Collapse of Monarch airlines is warning to pensions savers
17 October 2017
The collapse of Monarch airlines has left yet another pension fund in question, and should serve as a warning to those on the cusp of retirement, says the CEO of deVere Group.
Nigel Green, founder and CEO of deVere Group, says the high profile collapse of the airline, together with accusations of asset-stripping, should be viewed as a “not-to-be-ignored red flag” for those saving into pensions.
Green’s comments follow reports that the pension fund, which is in the government-sponsored Pension Protection Fund (PPF), could have been left short when it went under in 2014.
Green said: “The PPF is an invaluable resource. But with UK final-salary pension schemes now having an alarming £1.6tn of liabilities and a £224bn deficit, and the problem only getting worse, it can be reasonably assumed that it is perhaps seriously feeling the squeeze. How many more high profile collapses could it sustain?”

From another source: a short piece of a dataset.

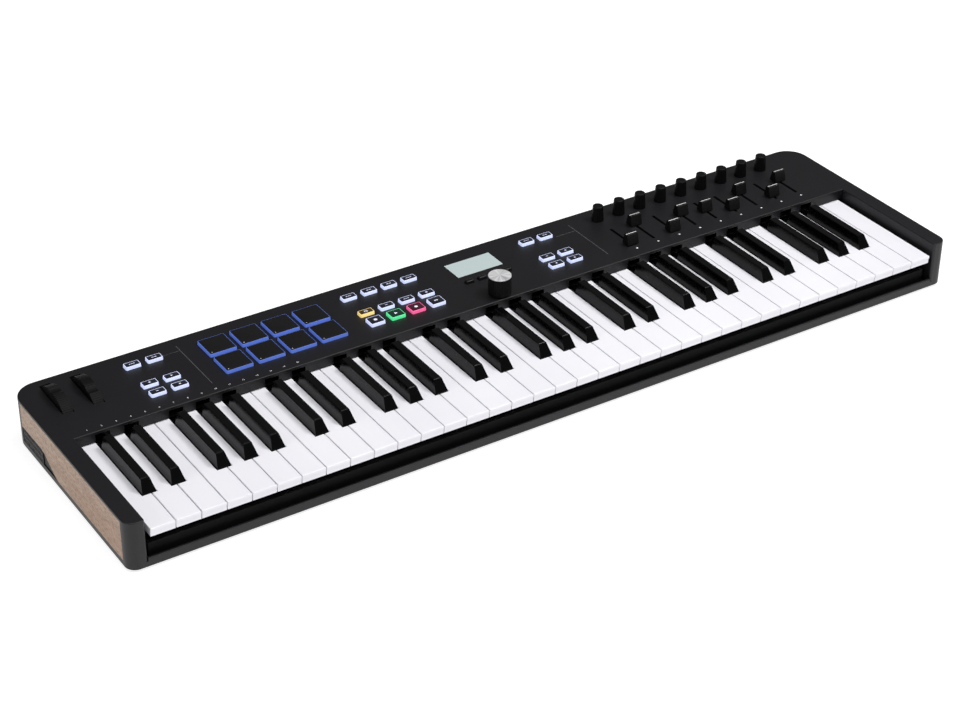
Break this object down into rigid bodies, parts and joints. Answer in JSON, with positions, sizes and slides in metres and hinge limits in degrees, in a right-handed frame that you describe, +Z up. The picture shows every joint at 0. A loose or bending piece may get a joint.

He continued: “The truth is despite rising equity markets and a global outlook looking relatively rosy, many firms are still battling to fund their pension schemes. It is crucial for pension members to understand exactly what represents a risk to their pensions and how these can be mitigated.
“In the same way people have their cars regularly serviced, it is now more important than ever that individuals seek independent advice on an annual basis to ensure that they are completely aware of their pensions and how much they should expect to receive in retirement.”
Green believes now is the time for pension investors to check that they are properly diversified to mitigate the increasing threats to their retirement funds.